There are three main routes for the delivery of drugs to the eye: topical, systemic, and intra-ocular injection. The tissue barriers limit the access of drugs to their targets (Conway, 2008; Urtti, 2006). The corneal and conjunctival epithelial barriers cover the ocular surface. The blood aqueous barrier, composed of the uveal capillary endothelia and ciliary epithelia, limits the access of compounds from the systemic blood to the retina and vice versa. After topical eye-drop administration, less than 5% of the dose is absorbed into the eye. The dose is mostly absorbed into the systemic blood circulation via the conjunctival and nasal blood vessels. Eye drops are used only for the treatment of anterior segment disorders, since adequate drug concentrations are not reached in the exterior tissues using this drug delivery method (Del Amo & Urtti, 2008). Sustained release delivery systems can be applied to the exterior segment of the eye for treatment of conditions affecting the anterior segment of the eye (Conway, 2008). The challenge is to provide a system with improved ocular drug bioavailability and prolonged duration of activity, but still with a minimum risk of ocular complications (Davis, Gilger & Robinson, 2004).

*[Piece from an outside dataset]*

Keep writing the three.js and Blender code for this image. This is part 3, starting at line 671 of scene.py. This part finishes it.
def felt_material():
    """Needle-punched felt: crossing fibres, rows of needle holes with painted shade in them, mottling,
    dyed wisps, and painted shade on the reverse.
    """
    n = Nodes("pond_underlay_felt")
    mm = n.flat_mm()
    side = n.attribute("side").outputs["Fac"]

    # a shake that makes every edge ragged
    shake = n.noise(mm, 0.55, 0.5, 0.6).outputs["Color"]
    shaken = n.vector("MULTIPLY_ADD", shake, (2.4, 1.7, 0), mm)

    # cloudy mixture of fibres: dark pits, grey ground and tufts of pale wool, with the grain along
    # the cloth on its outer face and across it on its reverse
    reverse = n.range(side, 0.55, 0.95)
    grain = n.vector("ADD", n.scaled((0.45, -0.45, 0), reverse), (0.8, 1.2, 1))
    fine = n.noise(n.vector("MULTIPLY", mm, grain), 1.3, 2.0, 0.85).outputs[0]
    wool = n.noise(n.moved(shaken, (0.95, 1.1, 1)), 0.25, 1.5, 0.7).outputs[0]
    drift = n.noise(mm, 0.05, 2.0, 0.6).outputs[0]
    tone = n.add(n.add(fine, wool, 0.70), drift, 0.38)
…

During recent years, several methods have been evaluated in veterinary medicine. The goal of the intraocular implant design is to provide prolonged activity with controlled drug release from the polymeric implant material. Intraocular administration of the implants always required minor surgery. The long-term toxicity of an intravitreal implant releasing continuous cyclosporine in normal horses was determined by Gilger et al. (2000). Other clinical studies include: the use of a bioerodible, deep scleral, lamellar cyclosporine implant for the treatment of horses suffering from uveitis (Gilger et al., 2006); the use of a subconjunctival cyclosporine implant for the treatment of keratoconjuctivitis sicca (KCS) in a red wolf (Acton, Beale, Gilger & Stoskopf, 2006), and the use of an episcleral cyclosporine implant for treatment of the same problem (KCS) in dogs with preliminary good results (Barachetti, Rampazzo, Mortellaro, Scevola & Gilger, 2015). Pijls et al. (2005) described another device named OphthaCoil that was studied in dogs, and consisted of a drug-loaded adherent hydrogel coating on a thin metallic coiled wire that was placed in the conjunctival sac. The study describes the drug levels of pradofloxacin in the tear fluids of the dogs. Unfortunately, in that study the devices were lost when left overnight, due to the third eyelid (which does not exist in humans) pushing the device out of the conjunctival sac during sleep.

Conclusions

A certain increase in interest in topically administered controlled-release dosage forms for veterinary medicine has been observed during the last decade. Despite some progress that has been made in the field, and despite the favorable and somewhat lenient statute of veterinary regulation, the controlled-release delivery systems are in their infancy in the veterinary area (Rothen-Weinhold et al., 2000) and have not yet reached their full potential.

Declaration of Competing Interest

The authors declare no competing interests.